### Information supplied
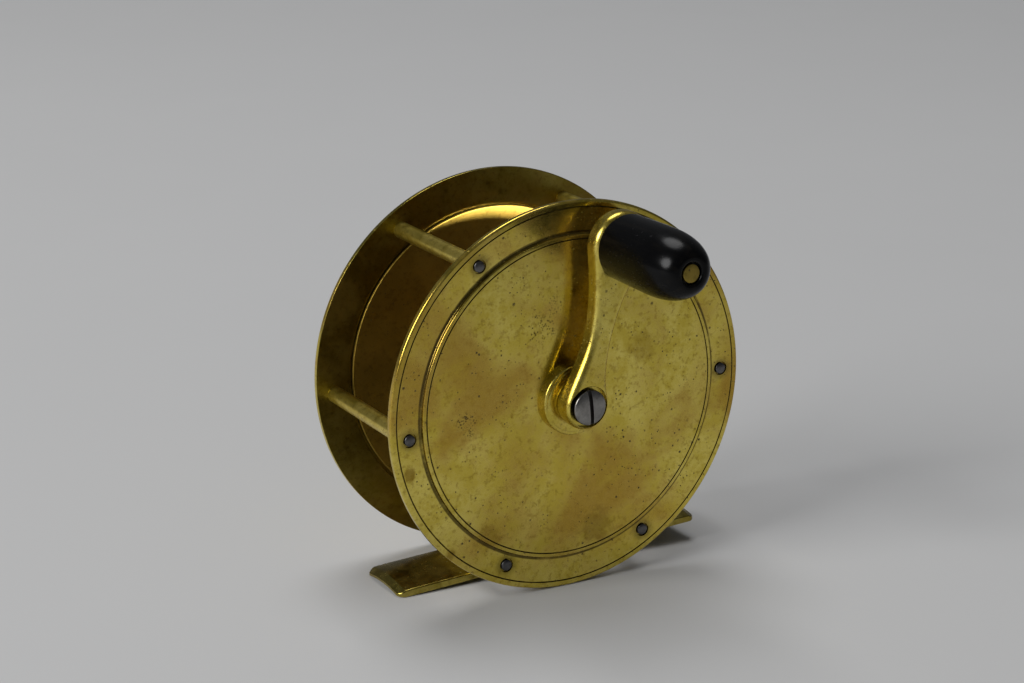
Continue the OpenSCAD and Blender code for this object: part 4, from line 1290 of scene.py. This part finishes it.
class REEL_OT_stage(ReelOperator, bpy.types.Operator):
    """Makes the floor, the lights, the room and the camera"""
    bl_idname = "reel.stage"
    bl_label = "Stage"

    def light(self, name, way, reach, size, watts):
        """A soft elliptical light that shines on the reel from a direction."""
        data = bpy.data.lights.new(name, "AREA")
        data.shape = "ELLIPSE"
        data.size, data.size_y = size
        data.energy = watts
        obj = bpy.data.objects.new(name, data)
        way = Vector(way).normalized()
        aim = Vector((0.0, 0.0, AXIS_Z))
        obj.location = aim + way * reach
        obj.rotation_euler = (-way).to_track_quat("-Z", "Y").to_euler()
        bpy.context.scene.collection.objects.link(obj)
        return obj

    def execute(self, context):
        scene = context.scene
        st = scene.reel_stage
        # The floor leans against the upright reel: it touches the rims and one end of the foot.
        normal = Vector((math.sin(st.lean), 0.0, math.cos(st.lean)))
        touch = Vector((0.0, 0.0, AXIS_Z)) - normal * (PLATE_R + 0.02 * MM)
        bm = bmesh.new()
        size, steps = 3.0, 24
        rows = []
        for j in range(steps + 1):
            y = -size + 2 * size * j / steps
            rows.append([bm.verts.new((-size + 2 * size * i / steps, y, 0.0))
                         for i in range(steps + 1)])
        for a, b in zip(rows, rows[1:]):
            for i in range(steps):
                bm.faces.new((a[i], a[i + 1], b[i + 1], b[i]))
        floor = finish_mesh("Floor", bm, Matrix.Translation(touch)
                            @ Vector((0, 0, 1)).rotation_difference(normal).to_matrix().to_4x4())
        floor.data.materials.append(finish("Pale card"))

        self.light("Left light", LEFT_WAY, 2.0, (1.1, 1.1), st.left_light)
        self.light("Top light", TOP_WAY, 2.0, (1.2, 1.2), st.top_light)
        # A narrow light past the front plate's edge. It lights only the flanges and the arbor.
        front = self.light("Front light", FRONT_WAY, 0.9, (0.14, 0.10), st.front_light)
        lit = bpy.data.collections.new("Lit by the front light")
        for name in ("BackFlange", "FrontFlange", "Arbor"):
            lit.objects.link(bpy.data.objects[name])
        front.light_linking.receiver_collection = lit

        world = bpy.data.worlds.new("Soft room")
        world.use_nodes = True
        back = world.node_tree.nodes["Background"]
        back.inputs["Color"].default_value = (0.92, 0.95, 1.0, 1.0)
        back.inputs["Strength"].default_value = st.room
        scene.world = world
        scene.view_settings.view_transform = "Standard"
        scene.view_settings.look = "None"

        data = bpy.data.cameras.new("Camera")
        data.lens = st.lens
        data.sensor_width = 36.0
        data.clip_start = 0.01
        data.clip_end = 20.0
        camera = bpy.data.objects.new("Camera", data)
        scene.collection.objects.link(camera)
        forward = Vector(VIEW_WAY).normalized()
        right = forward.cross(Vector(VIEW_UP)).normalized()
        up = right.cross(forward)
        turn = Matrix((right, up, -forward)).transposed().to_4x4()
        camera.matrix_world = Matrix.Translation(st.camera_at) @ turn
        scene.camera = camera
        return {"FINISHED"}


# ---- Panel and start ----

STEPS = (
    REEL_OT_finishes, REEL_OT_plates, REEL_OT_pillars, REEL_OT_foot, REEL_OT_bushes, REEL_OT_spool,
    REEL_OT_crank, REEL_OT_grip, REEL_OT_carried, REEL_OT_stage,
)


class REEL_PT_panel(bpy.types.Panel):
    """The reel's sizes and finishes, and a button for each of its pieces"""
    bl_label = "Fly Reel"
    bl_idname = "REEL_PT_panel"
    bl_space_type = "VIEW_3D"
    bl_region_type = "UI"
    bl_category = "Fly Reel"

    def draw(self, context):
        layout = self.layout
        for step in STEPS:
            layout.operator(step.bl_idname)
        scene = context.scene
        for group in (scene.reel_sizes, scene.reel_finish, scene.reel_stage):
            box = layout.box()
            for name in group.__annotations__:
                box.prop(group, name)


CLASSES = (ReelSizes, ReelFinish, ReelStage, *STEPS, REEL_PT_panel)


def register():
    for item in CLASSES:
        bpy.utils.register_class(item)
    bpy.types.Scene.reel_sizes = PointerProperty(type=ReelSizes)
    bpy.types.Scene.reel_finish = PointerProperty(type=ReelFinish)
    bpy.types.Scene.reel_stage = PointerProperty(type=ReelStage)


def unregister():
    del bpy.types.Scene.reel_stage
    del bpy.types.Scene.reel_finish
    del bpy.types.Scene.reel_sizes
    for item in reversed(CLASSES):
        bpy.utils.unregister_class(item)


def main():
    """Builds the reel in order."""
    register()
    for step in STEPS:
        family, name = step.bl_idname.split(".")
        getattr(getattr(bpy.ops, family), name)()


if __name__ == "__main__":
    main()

### Problem to solve
Copy down the material exactly as written.

### Exercise answer
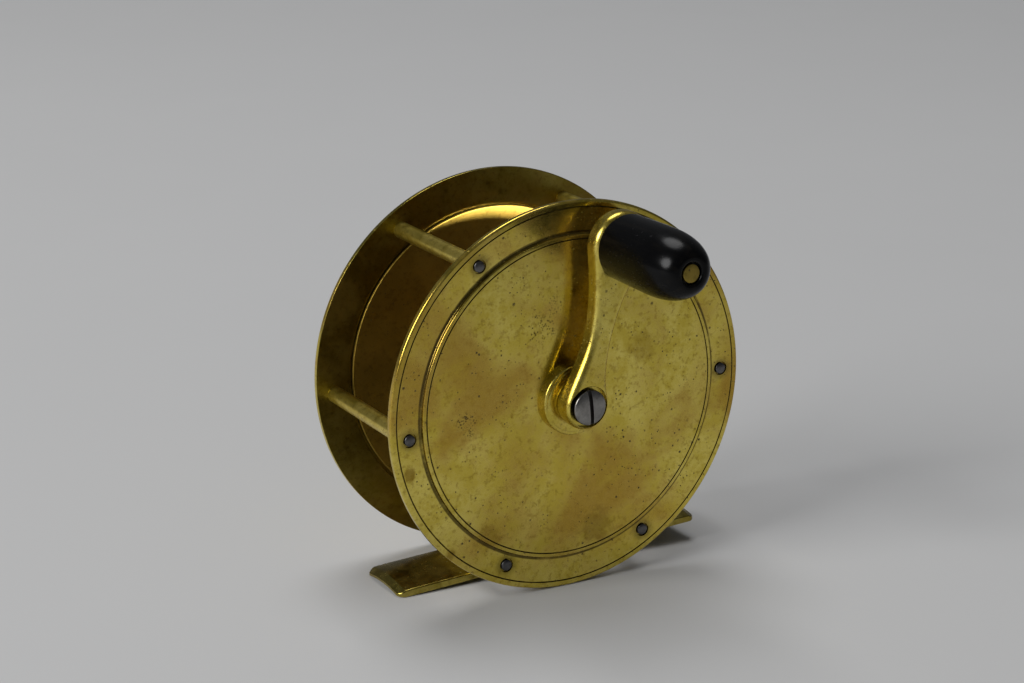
Continue the OpenSCAD and Blender code for this object: part 4, from line 1290 of scene.py. This part finishes it.
class REEL_OT_stage(ReelOperator, bpy.types.Operator):
    """Makes the floor, the lights, the room and the camera"""
    bl_idname = "reel.stage"
    bl_label = "Stage"

    def light(self, name, way, reach, size, watts):
        """A soft elliptical light that shines on the reel from a direction."""
        data = bpy.data.lights.new(name, "AREA")
        data.shape = "ELLIPSE"
        data.size, data.size_y = size
        data.energy = watts
        obj = bpy.data.objects.new(name, data)
        way = Vector(way).normalized()
        aim = Vector((0.0, 0.0, AXIS_Z))
        obj.location = aim + way * reach
        obj.rotation_euler = (-way).to_track_quat("-Z", "Y").to_euler()
        bpy.context.scene.collection.objects.link(obj)
        return obj

    def execute(self, context):
        scene = context.scene
        st = scene.reel_stage
        # The floor leans against the upright reel: it touches the rims and one end of the foot.
        normal = Vector((math.sin(st.lean), 0.0, math.cos(st.lean)))
        touch = Vector((0.0, 0.0, AXIS_Z)) - normal * (PLATE_R + 0.02 * MM)
        bm = bmesh.new()
        size, steps = 3.0, 24
        rows = []
        for j in range(steps + 1):
            y = -size + 2 * size * j / steps
            rows.append([bm.verts.new((-size + 2 * size * i / steps, y, 0.0))
                         for i in range(steps + 1)])
        for a, b in zip(rows, rows[1:]):
            for i in range(steps):
                bm.faces.new((a[i], a[i + 1], b[i + 1], b[i]))
        floor = finish_mesh("Floor", bm, Matrix.Translation(touch)
                            @ Vector((0, 0, 1)).rotation_difference(normal).to_matrix().to_4x4())
        floor.data.materials.append(finish("Pale card"))

        self.light("Left light", LEFT_WAY, 2.0, (1.1, 1.1), st.left_light)
        self.light("Top light", TOP_WAY, 2.0, (1.2, 1.2), st.top_light)
        # A narrow light past the front plate's edge. It lights only the flanges and the arbor.
        front = self.light("Front light", FRONT_WAY, 0.9, (0.14, 0.10), st.front_light)
        lit = bpy.data.collections.new("Lit by the front light")
        for name in ("BackFlange", "FrontFlange", "Arbor"):
            lit.objects.link(bpy.data.objects[name])
        front.light_linking.receiver_collection = lit

        world = bpy.data.worlds.new("Soft room")
        world.use_nodes = True
        back = world.node_tree.nodes["Background"]
        back.inputs["Color"].default_value = (0.92, 0.95, 1.0, 1.0)
        back.inputs["Strength"].default_value = st.room
        scene.world = world
        scene.view_settings.view_transform = "Standard"
        scene.view_settings.look = "None"

        data = bpy.data.cameras.new("Camera")
        data.lens = st.lens
        data.sensor_width = 36.0
        data.clip_start = 0.01
        data.clip_end = 20.0
        camera = bpy.data.objects.new("Camera", data)
        scene.collection.objects.link(camera)
        forward = Vector(VIEW_WAY).normalized()
        right = forward.cross(Vector(VIEW_UP)).normalized()
        up = right.cross(forward)
        turn = Matrix((right, up, -forward)).transposed().to_4x4()
        camera.matrix_world = Matrix.Translation(st.camera_at) @ turn
        scene.camera = camera
        return {"FINISHED"}


# ---- Panel and start ----

STEPS = (
    REEL_OT_finishes, REEL_OT_plates, REEL_OT_pillars, REEL_OT_foot, REEL_OT_bushes, REEL_OT_spool,
    REEL_OT_crank, REEL_OT_grip, REEL_OT_carried, REEL_OT_stage,
)


class REEL_PT_panel(bpy.types.Panel):
    """The reel's sizes and finishes, and a button for each of its pieces"""
    bl_label = "Fly Reel"
    bl_idname = "REEL_PT_panel"
    bl_space_type = "VIEW_3D"
    bl_region_type = "UI"
    bl_category = "Fly Reel"

    def draw(self, context):
        layout = self.layout
        for step in STEPS:
            layout.operator(step.bl_idname)
        scene = context.scene
        for group in (scene.reel_sizes, scene.reel_finish, scene.reel_stage):
            box = layout.box()
            for name in group.__annotations__:
                box.prop(group, name)


CLASSES = (ReelSizes, ReelFinish, ReelStage, *STEPS, REEL_PT_panel)


def register():
    for item in CLASSES:
        bpy.utils.register_class(item)
    bpy.types.Scene.reel_sizes = PointerProperty(type=ReelSizes)
    bpy.types.Scene.reel_finish = PointerProperty(type=ReelFinish)
    bpy.types.Scene.reel_stage = PointerProperty(type=ReelStage)


def unregister():
    del bpy.types.Scene.reel_stage
    del bpy.types.Scene.reel_finish
    del bpy.types.Scene.reel_sizes
    for item in reversed(CLASSES):
        bpy.utils.unregister_class(item)


def main():
    """Builds the reel in order."""
    register()
    for step in STEPS:
        family, name = step.bl_idname.split(".")
        getattr(getattr(bpy.ops, family), name)()


if __name__ == "__main__":
    main()